Bu nedenle temyiz isteminin kabulü ile mahkeme kararının bozulması gerekeceği düşünülmektedir.
TÜRK MİLLETİ ADINA
Hüküm veren Danıştay Dokuzuncu Dairesince işin gereği görüşüldü:
İstem, adi ortaklık adına düzenlenen ödeme emrinin iptali istemiyle ortaklardan biri tarafından açılan davayı ehliyet yönünden reddeden vergi mahkemesi kararının bozulmasına ilişkin bulunmaktadır.

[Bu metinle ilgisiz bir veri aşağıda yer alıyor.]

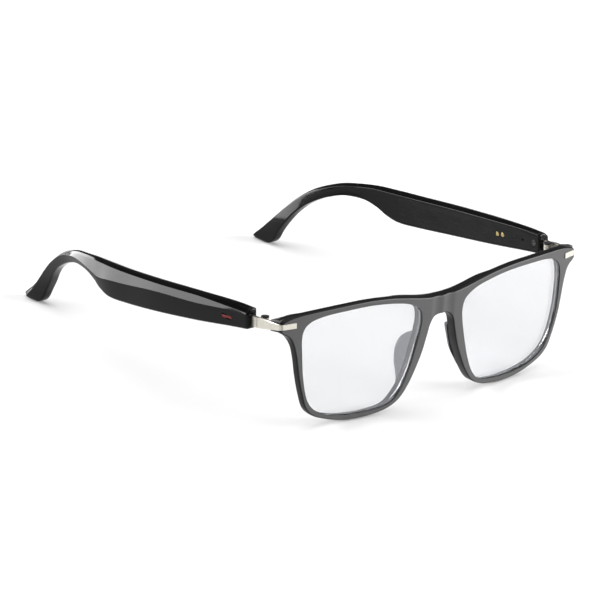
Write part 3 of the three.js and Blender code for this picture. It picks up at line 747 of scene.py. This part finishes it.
def recess(gap):
    def outline(tall, thick, crease, bevel):
        return [(-1, 0.8 - gap), (COVER_THICKNESS + gap, 0.8 - gap),
                (COVER_THICKNESS + gap, tall - 1.6 + gap), (-1, tall - 1.6 + gap)]
    return outline


def plate(tall, thick, crease, bevel):
    corners = [(0, 0.8), (COVER_THICKNESS, 0.8), (COVER_THICKNESS, tall - 1.6), (0, tall - 1.6)]
    return rounded(corners, (0.12, 0.05, 0.05, 0.12), 3)


def lofted(name, start, end, count, outline, sign):
    return loft(name, [section_points(t, outline) for t in np.linspace(start, end, count)], sign)


def build_shell(side, sign):
    rings = []
    first_span = TEMPLE_SECTIONS[1, 0] - TEMPLE_SECTIONS[0, 0]
    for k in range(6):
        turn = 0.5 * math.pi * k / 5
        t = END_ROUNDING * (1 - math.cos(turn)) / first_span
        rings.append(section_points(t, inset_skin(END_ROUNDING * (1 - math.sin(turn)))))
    last = len(TEMPLE_SECTIONS) - 1
    for t in np.linspace(END_ROUNDING / first_span, last, 230)[1:]:
        rings.append(section_points(t, skin))
    for inset in (0.12, 0.3, 0.5):
        tip = section_points(last, inset_skin(inset))
        rings.append([(x, y - 0.1 * inset, z - 0.1 * inset) for x, y, z in tip])
    shell = loft(f"temple_shell_{side}_fine", rings, sign)
    tools = [
        lofted("bay", BAY_START, BAY_END, 24, bay, sign),
        lofted("recess", RECESS_START, RECESS_END, 24, recess(0.01), sign),
        block("slot", *LEAF_SLOT, sign),
        block("port", *SPEAKER_PORT, sign),
    ]
    if side == "right":
        low, high = (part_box("touch_mark_right")[i] for i in (0, 1))
        corners = [
            Vector((x, y, z))
            for x in (low.x, high.x) for y in (low.y, high.y) for z in (low.z, high.z)
        ]
        centre = sum(corners, Vector()) / 8
        verts = [tuple(centre + (corner - centre) * 1.02) for corner in corners]
        faces = [(0, 1, 3, 2), (4, 6, 7, 5), (0, 4, 5, 1), (2, 3, 7, 6), (0, 2, 6, 4), (1, 5, 7, 3)]
        tools.append(new_object("mark_room", verts, faces))
    return combine(shell, "DIFFERENCE", *tools)


def build_cover(side, sign):
    cover = lofted(f"temple_cover_{side}_fine", RECESS_START, RECESS_END, 70, plate, sign)

    def hole(radius, y, z, end=BORE_END):
        return rod("hole", radius, (BORE_START, y, z), (end, y, z), sign)

    holes = [hole(*COVER_SCREW_HEAD, HEAD_BORE_END), *(hole(*place) for place in COVER_HOLES)]
    return combine(cover, "DIFFERENCE", *holes)


for side, sign in SIDES.items():
    temple = f"{side}_temple"
    lens = finish_piece(build_lens(side, sign), f"lens_{side}", "front", 60)
    # Clear plastic hardly shades a table, but the part-mirror that stands for it would.
    lens.visible_shadow = False
    finish_piece(build_pad(side, sign), f"nose_pad_{side}", "front", 60)
    finish_piece(build_shell(side, sign), f"temple_shell_{side}", temple)
    finish_piece(build_cover(side, sign), f"temple_cover_{side}", temple)
    refine(f"front_leaf_{side}", "front", 0.09)
    refine(f"end_screw_{side}", "front", 0.06)
    refine(f"hinge_screw_{side}", "front", 0.12)
    refine(f"temple_leaf_{side}", temple, 0.09)
    refine(f"cover_screw_{side}", temple, 0.08)
    refine(f"status_light_{side}", temple, 0.06)
    refine(f"charge_contact_front_{side}", temple, 0.12)
    refine(f"charge_contact_rear_{side}", temple, 0.12)
refine("touch_mark_right", "right_temple", 0.08)

# ---------- stage ----------

FLOOR_RADIUS = 12
SURROUNDINGS, BACKDROP = (0.11, 0.11, 0.113, 1), (0.95, 0.95, 0.95, 1)

floor_mesh = bpy.data.meshes.new("floor")
bm = bmesh.new()
bmesh.ops.create_circle(bm, cap_ends=True, segments=96, radius=FLOOR_RADIUS)
bm.to_mesh(floor_mesh)
bm.free()
floor = bpy.data.objects.new("floor", floor_mesh)
floor.location.z = -0.2 * MM
bpy.context.scene.collection.objects.link(floor)
slotted(make_material("floor_pale", grey(0.91), grey(0.93), (0.8, 0.9), streaks=(3, 3, 3),
                      grain=300, bump=0.0, specular=0.2), floor)

world = bpy.data.worlds.new("world")
bpy.context.scene.world = world
world.use_nodes = True
nodes, links = world.node_tree.nodes, world.node_tree.links
background = nodes["Background"]
paths = nodes.new("ShaderNodeLightPath")
mix = nodes.new("ShaderNodeMix")
mix.data_type = "RGBA"
mix.inputs["A"].default_value = SURROUNDINGS
mix.inputs["B"].default_value = BACKDROP
links.new(paths.outputs["Is Camera Ray"], mix.inputs["Factor"])
links.new(mix.outputs["Result"], background.inputs["Color"])


def area_light(name, direction, distance, size, power, aim=(0, 0, 0.02)):
    data = bpy.data.lights.new(name, "AREA")
    data.shape = "RECTANGLE"
    data.size, data.size_y = size
    data.energy = power
    light = bpy.data.objects.new(name, data)
    away = Vector(direction).normalized()
    light.location = Vector(aim) + away * distance
    light.rotation_euler = away.to_track_quat("Z", "Y").to_euler()
    light.visible_camera = False
    bpy.context.scene.collection.objects.link(light)


area_light("overhead", (0.1, 0.1, 1), 2.2, (2.6, 2.6), 28)
area_light("key", (0.66, -0.72, 0.20), 1.5, (1.2, 0.56), 38)
area_light("rear_left", (-0.42, 0.86, 0.23), 1.1, (1.8, 0.46), 30)

# ---------- camera ----------

CAMERA_DISTANCE = 5.844
CAMERA_RIGHT, CAMERA_BACK = (0.7314, -0.6776, 0.0772), (-0.6552, -0.6668, 0.3551)
CAMERA_AIM = (0, 63.28, 13.93)

camera_data = bpy.data.cameras.new("camera")
camera_data.sensor_width = 36
camera_data.lens = 1000
camera_data.clip_start, camera_data.clip_end = 0.1, 60
camera = bpy.data.objects.new("camera", camera_data)
bpy.context.scene.collection.objects.link(camera)
bpy.context.scene.camera = camera
right = Vector(CAMERA_RIGHT).normalized()
back = Vector(CAMERA_BACK)
back = (back - right * back.dot(right)).normalized()
up = back.cross(right)
target = Vector(front_frame_point(CAMERA_AIM))
turn = Matrix((right, up, back)).transposed().to_4x4()
camera.matrix_world = Matrix.Translation(target + back * CAMERA_DISTANCE) @ turn
bpy.context.scene.view_settings.view_transform = "Standard"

Adi ortaklıkların hukuki statüsü Borçlar Kanununun 520 ve takip eden maddelerinde düzenlenmiş olup, ortakların üçüncü şahıslara karşı münasebeti kısmındaki 534.maddesinde, aksine bir anlaşma bulunmadıkça ortakların birlikte veya bir mümessil vasıtasıyla yaptıkları muamelelerden doğan borçlardan müteselsilen sorumlu oldukları hükmü yer almaktadır.Bunun yanında 3065 sayılı Katma Değer Vergisi Kanununun 44.maddesi “Katma Değer Vergisi, bu vergiye mükellef gerçek veya tüzel kişiler adına tarh olunur. Şu kadar ki; a) Adi ortaklıklarda, verginin ödenmesinden müteselsilen sorumlu olmak üzere ortaklardan herhangi biri … tarhiyata muhatap tutulurlar” hükmünü taşımaktadır.
Bu madde hükümleri ile adi ortaklığın katma değer vergisi borçlarından dolayı ortakları, müteselsilen sorumlu tutulduğundan, ortaklık adına yapılan tarhiyata karşı ortaklardan birisinin, müteselsil sorumluluğu gereği vergi mahkemesinde tek başına dava açma hakkı bulunmaktadır.
Bu itibarla adi ortaklık adına düzenlenen ödeme emrine karşı ortaklardan biri olan yükümlü tarafından açılan davanın esastan incelenmesi gerekirken, vergi mahkemesince ehliyet yönünden reddedilmesinde yasal isabet görülmemiştir.
Açıklanan nedenlerle temyiz isteminin kabulü ile … Vergi Mahkemesinin … gün ve … sayılı kararının bozulmasına, dosyanın anılan mahkemeye gönderilmesine 5.11.1997 gününde oybirliği ile karar verildi.